That's up to you to decide.
I'm not going to try and sell you something I'm giving away for free. Have a read of the website and its wealth of information, try KISS in a virtual machine (a chroot is also an option) and come to your own conclusions.
KISS is an acronym for "Keep it simple stupid" (notice *no* comma).
Stupid does not refer to the user. To quote Wikipedia:
The principle is best exemplified by the story of Johnson handing a team of design engineers a handful of tools, with the challenge that the jet aircraft they were designing must be repairable by an average mechanic in the field under combat conditions with only these tools.
Hence, the "stupid" refers to the relationship between the way things break and the sophistication available to repair them.
Packages are updated as quickly as possible while at the same time tested to ensure that no issues arise in the new version. A new version of a package will be held back if it causes issues.
When a package update brings in a bug during the build process or at runtime, it will be patched in KISS until it is fixed upstream.
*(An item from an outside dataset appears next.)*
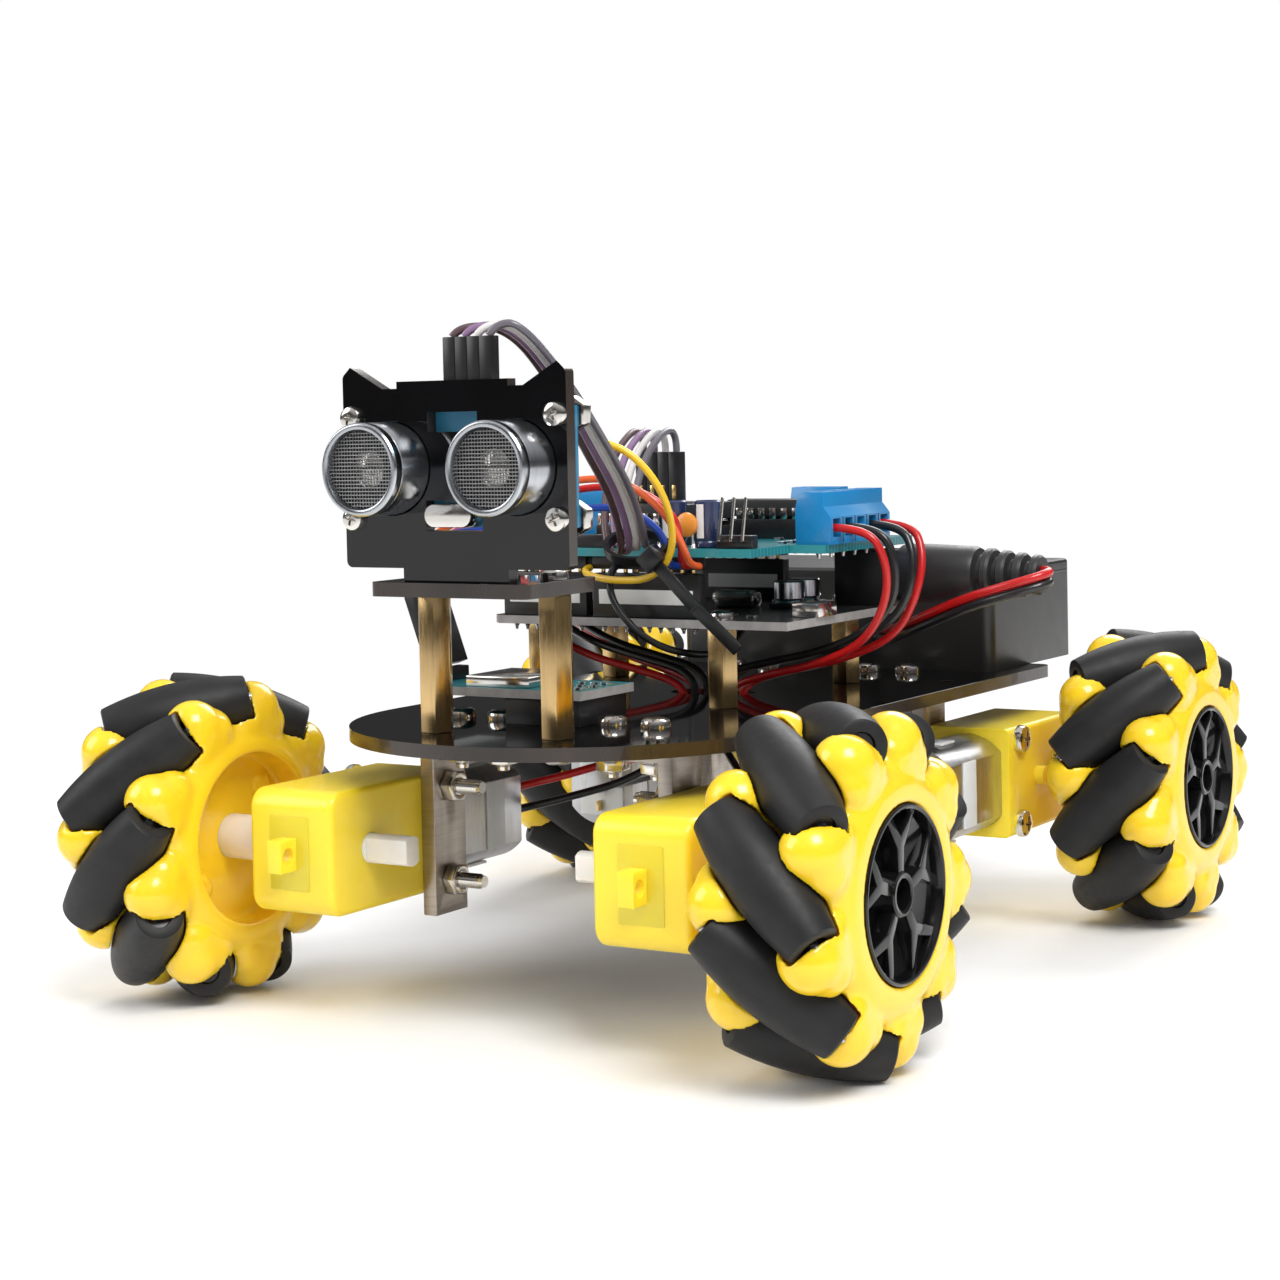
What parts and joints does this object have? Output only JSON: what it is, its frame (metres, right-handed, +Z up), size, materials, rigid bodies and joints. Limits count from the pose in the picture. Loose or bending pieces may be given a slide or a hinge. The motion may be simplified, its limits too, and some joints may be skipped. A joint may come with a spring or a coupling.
{
  "type": "mecanum wheel robot",
  "caption": "Four-wheel-drive robot with barrel-roller mecanum wheels, gear motors, acrylic deck, stacked control boards, ultrasonic sensor and battery box.",
  "frame": {"origin": "on the ground, midway between the four wheels, which is the bottom centre of the bounding box", "axes": "+Z up, +Y towards the back (the robot drives towards -Y), +X towards the left side of the robot"},
  "size_m": [0.159, 0.2034, 0.1237],
  "materials": {
    "roller_rubber": "matt dark grey moulded rubber",
    "hub_plastic": "glossy yellow moulding with a black cap and steel pins",
    "shaft_plastic": "white nylon",
    "chassis_plate": "polished black acrylic",
    "gearbox_housings": "lemon yellow moulding",
    "motor_cans": "plated steel can",
    "motor_brackets": "satin sheet",
    "steel_fasteners": "nickel plated",
    "brass_standoffs": "turned and milled",
    "controller_board": "black solder mask",
    "motor_shield": "teal solder mask",
    "screw_terminals": "blue moulding",
    "sensor_plates": "polished black acrylic",
    "sonar_board": "blue solder mask",
    "sonar_transducers": "polished can",
    "wireless_module": "teal solder mask",
    "battery_box": "satin black moulding",
    "dc_plug": "black moulded PVC",
    "wiring": "PVC insulation"
  },
  "bodies": {
    "chassis": {"chassis_plate": "chassis_plate", "gearbox_housings": "gearbox_housings", "motor_cans": "motor_cans", "motor_brackets": "motor_brackets", "steel_fasteners": "steel_fasteners", "brass_standoffs": "brass_standoffs", "controller_board": "roller_rubber", "motor_shield": "motor_shield", "screw_terminals": "screw_terminals", "sensor_plates": "sensor_plates", "sonar_board": "sonar_board", "sonar_transducers": "sonar_transducers", "wireless_module": "wireless_module", "battery_box": "battery_box", "dc_plug": "dc_plug", "wiring": "wiring"},
    "front_left_wheel": {"front_left_wheel_hub": "hub_plastic", "front_left_drive_shaft": "shaft_plastic"},
    "front_left_roller_1": {"front_left_roller_1": "roller_rubber"},
    "front_left_roller_2": {"front_left_roller_2": "roller_rubber"},
    "front_left_roller_3": {"front_left_roller_3": "roller_rubber"},
    "front_left_roller_4": {"front_left_roller_4": "roller_rubber"},
    "front_left_roller_5": {"front_left_roller_5": "roller_rubber"},
    "front_left_roller_6": {"front_left_roller_6": "roller_rubber"},
    "front_left_roller_7": {"front_left_roller_7": "roller_rubber"},
    "front_left_roller_8": {"front_left_roller_8": "roller_rubber"},
    "front_left_roller_9": {"front_left_roller_9": "roller_rubber"},
    "front_right_wheel": {"front_right_wheel_hub": "hub_plastic", "front_right_drive_shaft": "shaft_plastic"},
    "front_right_roller_1": {"front_right_roller_1": "roller_rubber"},
    "front_right_roller_2": {"front_right_roller_2": "roller_rubber"},
    "front_right_roller_3": {"front_right_roller_3": "roller_rubber"},
    "front_right_roller_4": {"front_right_roller_4": "roller_rubber"},
    "front_right_roller_5": {"front_right_roller_5": "roller_rubber"},
    "front_right_roller_6": {"front_right_roller_6": "roller_rubber"},
    "front_right_roller_7": {"front_right_roller_7": "roller_rubber"},
    "front_right_roller_8": {"front_right_roller_8": "roller_rubber"},
    "front_right_roller_9": {"front_right_roller_9": "roller_rubber"},
    "rear_left_wheel": {"rear_left_wheel_hub": "hub_plastic", "rear_left_drive_shaft": "shaft_plastic"},
    "rear_left_roller_1": {"rear_left_roller_1": "roller_rubber"},
    "rear_left_roller_2": {"rear_left_roller_2": "roller_rubber"},
    "rear_left_roller_3": {"rear_left_roller_3": "roller_rubber"},
    "rear_left_roller_4": {"rear_left_roller_4": "roller_rubber"},
    "rear_left_roller_5": {"rear_left_roller_5": "roller_rubber"},
    "rear_left_roller_6": {"rear_left_roller_6": "roller_rubber"},
    "rear_left_roller_7": {"rear_left_roller_7": "roller_rubber"},
    "rear_left_roller_8": {"rear_left_roller_8": "roller_rubber"},
    "rear_left_roller_9": {"rear_left_roller_9": "roller_rubber"},
    "rear_right_wheel": {"rear_right_wheel_hub": "hub_plastic", "rear_right_drive_shaft": "shaft_plastic"},
    "rear_right_roller_1": {"rear_right_roller_1": "roller_rubber"},
    "rear_right_roller_2": {"rear_right_roller_2": "roller_rubber"},
    "rear_right_roller_3": {"rear_right_roller_3": "roller_rubber"},
    "rear_right_roller_4": {"rear_right_roller_4": "roller_rubber"},
    "rear_right_roller_5": {"rear_right_roller_5": "roller_rubber"},
    "rear_right_roller_6": {"rear_right_roller_6": "roller_rubber"},
    "rear_right_roller_7": {"rear_right_roller_7": "roller_rubber"},
    "rear_right_roller_8": {"rear_right_roller_8": "roller_rubber"},
    "rear_right_roller_9": {"rear_right_roller_9": "roller_rubber"}
  },
  "joints": [
    {"name": "front_left_wheel_spin", "type": "hinge", "parent": "chassis", "child": "front_left_wheel", "pos_m": [0.0665, -0.0717, 0.03], "axis": [1, 0, 0], "continuous": true},
    {"name": "front_left_roller_1_spin", "type": "hinge", "parent": "front_left_wheel", "child": "front_left_roller_1", "pos_m": [0.0665, -0.04788, 0.03297], "axis": [0.7071, -0.0874, 0.7017], "continuous": true},
    {"name": "front_left_roller_2_spin", "type": "hinge", "parent": "front_left_wheel", "child": "front_left_roller_2", "pos_m": [0.0665, -0.05536, 0.04758], "axis": [0.7071, -0.518, 0.4813], "continuous": true},
    {"name": "front_left_roller_3_spin", "type": "hinge", "parent": "front_left_wheel", "child": "front_left_roller_3", "pos_m": [0.0665, -0.07049, 0.05397], "axis": [0.7071, -0.7062, 0.0358], "continuous": true},
    {"name": "front_left_roller_4_spin", "type": "hinge", "parent": "front_left_wheel", "child": "front_left_roller_4", "pos_m": [0.0665, -0.08618, 0.04914], "axis": [0.7071, -0.564, -0.4265], "continuous": true},
    {"name": "front_left_roller_5_spin", "type": "hinge", "parent": "front_left_wheel", "child": "front_left_roller_5", "pos_m": [0.0665, -0.09509, 0.03536], "axis": [0.7071, -0.1579, -0.6893], "continuous": true},
    {"name": "front_left_roller_6_spin", "type": "hinge", "parent": "front_left_wheel", "child": "front_left_roller_6", "pos_m": [0.0665, -0.09307, 0.01907], "axis": [0.7071, 0.3221, -0.6295], "continuous": true},
    {"name": "front_left_roller_7_spin", "type": "hinge", "parent": "front_left_wheel", "child": "front_left_roller_7", "pos_m": [0.0665, -0.08104, 0.00789], "axis": [0.7071, 0.6514, -0.2752], "continuous": true},
    {"name": "front_left_roller_8_spin", "type": "hinge", "parent": "front_left_wheel", "child": "front_left_roller_8", "pos_m": [0.0665, -0.06464, 0.00706], "axis": [0.7071, 0.6758, 0.2079], "continuous": true},
    {"name": "front_left_roller_9_spin", "type": "hinge", "parent": "front_left_wheel", "child": "front_left_roller_9", "pos_m": [0.0665, -0.05155, 0.01696], "axis": [0.7071, 0.3841, 0.5937], "continuous": true},
    {"name": "front_right_wheel_spin", "type": "hinge", "parent": "chassis", "child": "front_right_wheel", "pos_m": [-0.0665, -0.0717, 0.03], "axis": [1, 0, 0], "continuous": true},
    {"name": "front_right_roller_1_spin", "type": "hinge", "parent": "front_right_wheel", "child": "front_right_roller_1", "pos_m": [-0.0665, -0.0916, 0.04342], "axis": [-0.7071, -0.3954, -0.5862], "continuous": true},
    {"name": "front_right_roller_2_spin", "type": "hinge", "parent": "front_right_wheel", "child": "front_right_roller_2", "pos_m": [-0.0665, -0.07832, 0.05307], "axis": [-0.7071, -0.6797, -0.1949], "continuous": true},
    {"name": "front_right_roller_3_spin", "type": "hinge", "parent": "front_right_wheel", "child": "front_right_roller_3", "pos_m": [-0.0665, -0.06194, 0.05193], "axis": [-0.7071, -0.646, 0.2876], "continuous": true},
    {"name": "front_right_roller_4_spin", "type": "hinge", "parent": "front_right_wheel", "child": "front_right_roller_4", "pos_m": [-0.0665, -0.05013, 0.04052], "axis": [-0.7071, -0.31, 0.6355], "continuous": true},
    {"name": "front_right_roller_5_spin", "type": "hinge", "parent": "front_right_wheel", "child": "front_right_roller_5", "pos_m": [-0.0665, -0.04841, 0.02419], "axis": [-0.7071, 0.1711, 0.6861], "continuous": true},
    {"name": "front_right_roller_6_spin", "type": "hinge", "parent": "front_right_wheel", "child": "front_right_roller_6", "pos_m": [-0.0665, -0.05759, 0.01058], "axis": [-0.7071, 0.5721, 0.4156], "continuous": true},
    {"name": "front_right_roller_7_spin", "type": "hinge", "parent": "front_right_wheel", "child": "front_right_roller_7", "pos_m": [-0.0665, -0.07337, 0.00606], "axis": [-0.7071, 0.7054, -0.0493], "continuous": true},
    {"name": "front_right_roller_8_spin", "type": "hinge", "parent": "front_right_wheel", "child": "front_right_roller_8", "pos_m": [-0.0665, -0.08837, 0.01274], "axis": [-0.7071, 0.5087, -0.4912], "continuous": true},
    {"name": "front_right_roller_9_spin", "type": "hinge", "parent": "front_right_wheel", "child": "front_right_roller_9", "pos_m": [-0.0665, -0.09557, 0.02749], "axis": [-0.7071, 0.0739, -0.7032], "continuous": true},
    {"name": "rear_left_wheel_spin", "type": "hinge", "parent": "chassis", "child": "rear_left_wheel", "pos_m": [0.0665, 0.0717, 0.03], "axis": [1, 0, 0], "continuous": true},
    {"name": "rear_left_roller_1_spin", "type": "hinge", "parent": "rear_left_wheel", "child": "rear_left_roller_1", "pos_m": [0.0665, 0.09336, 0.04033], "axis": [0.7071, 0.3044, -0.6382], "continuous": true},
    {"name": "rear_left_roller_2_spin", "type": "hinge", "parent": "rear_left_wheel", "child": "rear_left_roller_2", "pos_m": [0.0665, 0.08165, 0.05184], "axis": [0.7071, 0.6434, -0.2932], "continuous": true},
    {"name": "rear_left_roller_3_spin", "type": "hinge", "parent": "rear_left_wheel", "child": "rear_left_roller_3", "pos_m": [0.0665, 0.06529, 0.05313], "axis": [0.7071, 0.6814, 0.189], "continuous": true},
    {"name": "rear_left_roller_4_spin", "type": "hinge", "parent": "rear_left_wheel", "child": "rear_left_roller_4", "pos_m": [0.0665, 0.05192, 0.04359], "axis": [0.7071, 0.4005, 0.5827], "continuous": true},
    {"name": "rear_left_roller_5_spin", "type": "hinge", "parent": "rear_left_wheel", "child": "rear_left_roller_5", "pos_m": [0.0665, 0.04781, 0.0277], "axis": [0.7071, -0.0678, 0.7039], "continuous": true},
    {"name": "rear_left_roller_6_spin", "type": "hinge", "parent": "rear_left_wheel", "child": "rear_left_roller_6", "pos_m": [0.0665, 0.05488, 0.01288], "axis": [0.7071, -0.5043, 0.4956], "continuous": true},
    {"name": "rear_left_roller_7_spin", "type": "hinge", "parent": "rear_left_wheel", "child": "rear_left_roller_7", "pos_m": [0.0665, 0.06982, 0.00607], "axis": [0.7071, -0.7049, 0.0555], "continuous": true},
    {"name": "rear_left_roller_8_spin", "type": "hinge", "parent": "rear_left_wheel", "child": "rear_left_roller_8", "pos_m": [0.0665, 0.08564, 0.01046], "axis": [0.7071, -0.5757, -0.4106], "continuous": true},
    {"name": "rear_left_roller_9_spin", "type": "hinge", "parent": "rear_left_wheel", "child": "rear_left_roller_9", "pos_m": [0.0665, 0.09494, 0.02399], "axis": [0.7071, -0.177, -0.6846], "continuous": true},
    {"name": "rear_right_wheel_spin", "type": "hinge", "parent": "chassis", "child": "rear_right_wheel", "pos_m": [-0.0665, 0.0717, 0.03], "axis": [1, 0, 0], "continuous": true},
    {"name": "rear_right_roller_1_spin", "type": "hinge", "parent": "rear_right_wheel", "child": "rear_right_roller_1", "pos_m": [-0.0665, 0.04887, 0.03742], "axis": [-0.7071, 0.2185, 0.6725], "continuous": true},
    {"name": "rear_right_roller_2_spin", "type": "hinge", "parent": "rear_right_wheel", "child": "rear_right_roller_2", "pos_m": [-0.0665, 0.05898, 0.05035], "axis": [-0.7071, 0.5997, 0.3747], "continuous": true},
    {"name": "rear_right_roller_3_spin", "type": "hinge", "parent": "rear_right_wheel", "child": "rear_right_roller_3", "pos_m": [-0.0665, 0.07504, 0.05377], "axis": [-0.7071, 0.7002, -0.0984], "continuous": true},
    {"name": "rear_right_roller_4_spin", "type": "hinge", "parent": "rear_right_wheel", "child": "rear_right_roller_4", "pos_m": [-0.0665, 0.08954, 0.04606], "axis": [-0.7071, 0.4731, -0.5255], "continuous": true},
    {"name": "rear_right_roller_5_spin", "type": "hinge", "parent": "rear_right_wheel", "child": "rear_right_roller_5", "pos_m": [-0.0665, 0.09569, 0.03084], "axis": [-0.7071, 0.0247, -0.7067], "continuous": true},
    {"name": "rear_right_roller_6_spin", "type": "hinge", "parent": "rear_right_wheel", "child": "rear_right_roller_6", "pos_m": [-0.0665, 0.09061, 0.01522], "axis": [-0.7071, -0.4353, -0.5572], "continuous": true},
    {"name": "rear_right_roller_7_spin", "type": "hinge", "parent": "rear_right_wheel", "child": "rear_right_roller_7", "pos_m": [-0.0665, 0.07669, 0.00652], "axis": [-0.7071, -0.6917, -0.147], "continuous": true},
    {"name": "rear_right_roller_8_spin", "type": "hinge", "parent": "rear_right_wheel", "child": "rear_right_roller_8", "pos_m": [-0.0665, 0.06043, 0.00881], "axis": [-0.7071, -0.6243, 0.332], "continuous": true},
    {"name": "rear_right_roller_9_spin", "type": "hinge", "parent": "rear_right_wheel", "child": "rear_right_roller_9", "pos_m": [-0.0665, 0.04945, 0.02101], "axis": [-0.7071, -0.2649, 0.6556], "continuous": true}
  ]
}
This will typically happen hours after the version is available and doesn't cause a delay.
Nothing prevents you as a user from choosing the update schedule you would prefer. Total control is in your hands. KISS merely provides you with an always up-to-date repository pool.
Every user of the distribution owns their system in its entirety. The management of the distribution which extends to the management of updates to the user's system is entirely optional.
All KISS systems contain the full sources for the distribution and each user has the means of managing and maintaining their machine on their lonesome (or by forming a collective and secondary "upstream").
This includes:
The repository updates are simply a 'git pull' which results in each user having a full copy of the git repositories on their machine at /var/db/kiss/.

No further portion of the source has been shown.